There is a brief introductory essay from each of the three editors. Adam Aitken outlines and celebrates the extraordinary range of voices and attitudes in the anthology, and the range of possibilities in the term ‘Asian Australian’ itself. Kim Cheng Boey focuses on the experience of migration:

Home is never a given, for first-generation migrants, and continues to be a complex issue for subsequent generations. Being beneficiaries of two or more cultures, and entangled in a complex web of affiliations and attachments, they are wary of identity politics and monolithic formations.

Michelle Cahill points out the anthology’s significance in bringing greater visibility to Asian Australian women poets, who experience ‘the double exile of migration and mediation of patriarchal terrain, so inimical to the female psyche’. Seventeen of the 37 poets in this collection are women, and very few Asian Australian women have been included in any previous anthologies.
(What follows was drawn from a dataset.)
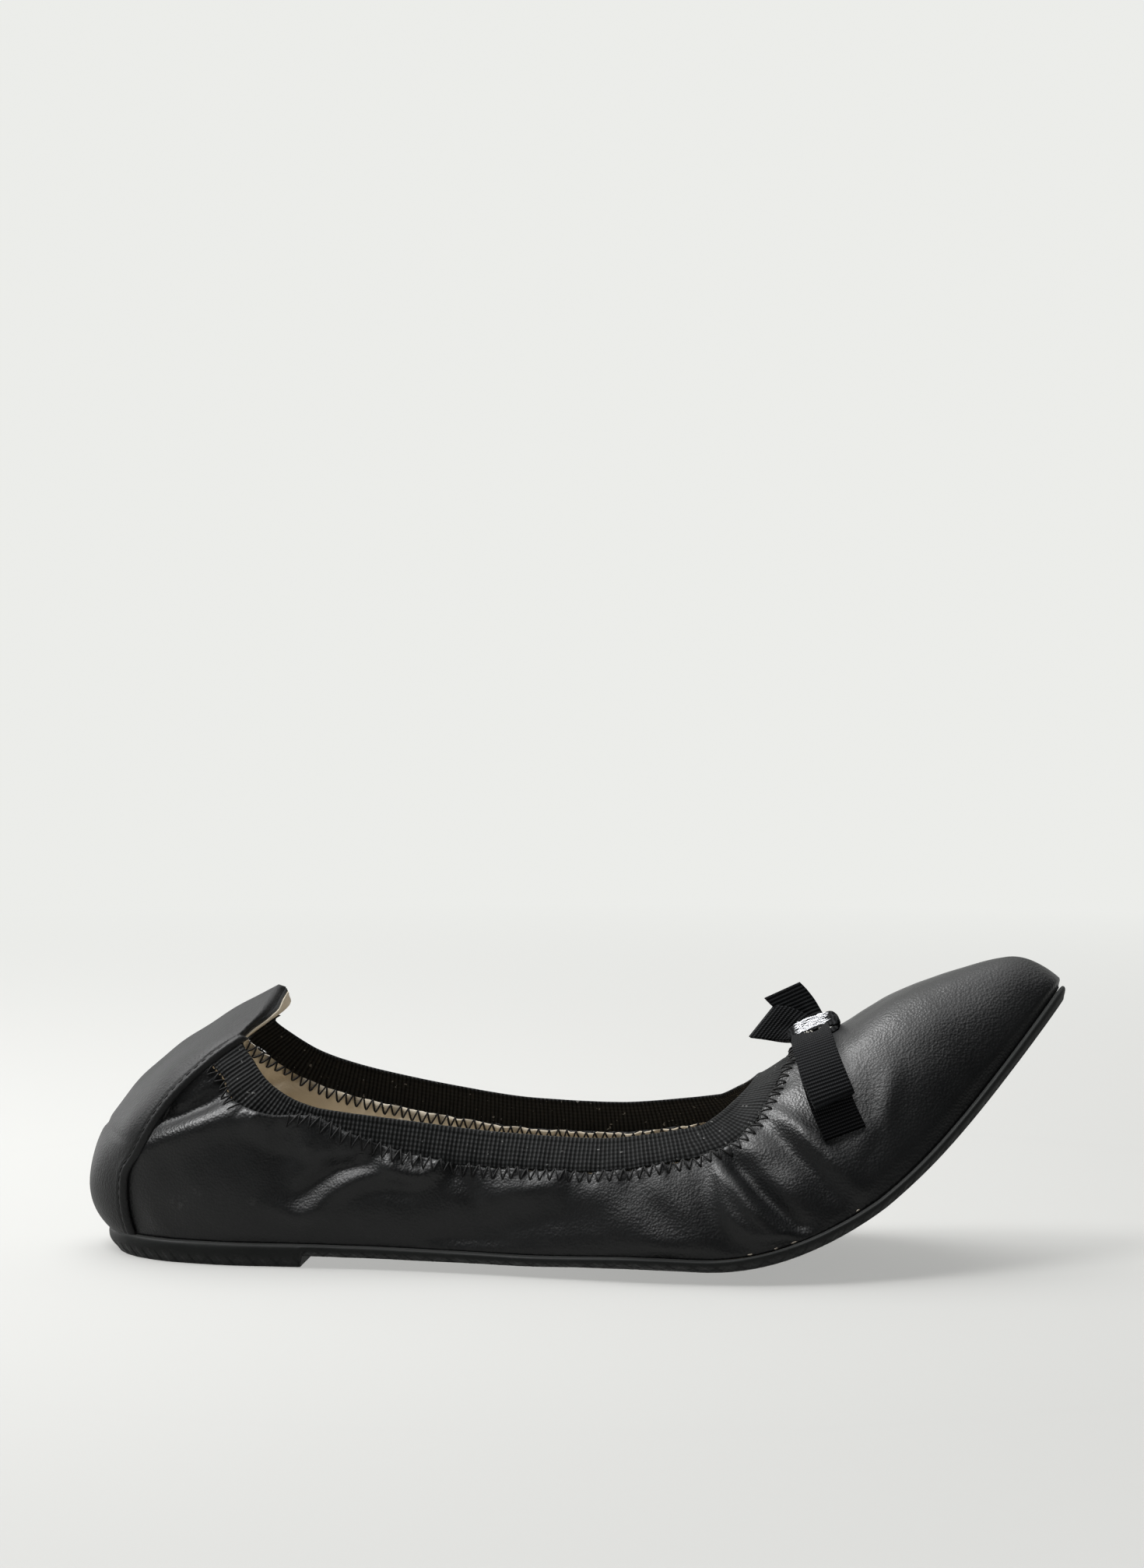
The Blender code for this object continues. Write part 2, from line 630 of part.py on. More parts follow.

All three introductory essays are worth reading, and they give invaluable guidance to the poetry. But in the end, it’s the poetry you pay for – and I’m happy to report that I was immersed in this book for days, being dragged from one engaged mind to another. Christopher Cyrill, whom I have previously known as the events organiser at Gleebooks who always spoke too softly when introducing people, here turns out to have a clear, strong, brilliantly modulated voice in the extract from his prose poem novella Quaternion (and that’s me saying it who hates extracts and doesn’t much care for prose poems). Andy Quan’s ‘Is This?’ is a brilliant abstraction of the moment of anticipation on meeting a new person. Omar Musa contemplates buying a pair of shoes and redefines the notion of choice. I finally get to read Kim Cheng Boey’s ‘Stamp Collecting’, which I’ve heard him read at festivals and loved, and his ‘Plum Blossom or Quong Tart at the QVB’ – what can I say? Eileen Chong is here, with some of the finest poems from ‘Burning Rice’. I was about to read Debbie Lim’s ‘How to Grow Feet of Golden Lotus’ aloud to a friend and then realised I wouldn’t want to inflict it on anyone who didn’t have plenty of time to recover. Merlinda Bobis’s ‘Covenant’ (‘after you bomb my town / I’ll take you fishing / or kite-flying or both’) conveys the poignancy (another word that has lost its hard meaning) of peace for a defeated people. Jaya Savige’s ‘Circular Breathing’ could hardly be more mainstream Australian, a kind of version of Les Murray’s ‘Perfectly Ordinary Rainbow’ set it in Europe and acknowledging Indigenous Australia (with only the barest allusion to Asia, but who’s counting?). Louise Ho’s ‘A Veteran Talking’ is a killer poem, a chilling, hard, dry killer. I’m glad Adam Aitken included a decent, brilliantly varied selection of his own work.

Please don’t let this book be seen as a marginal anthology of poems by the marginalised. It’s a fabulous collection and belongs at the centre of our culture.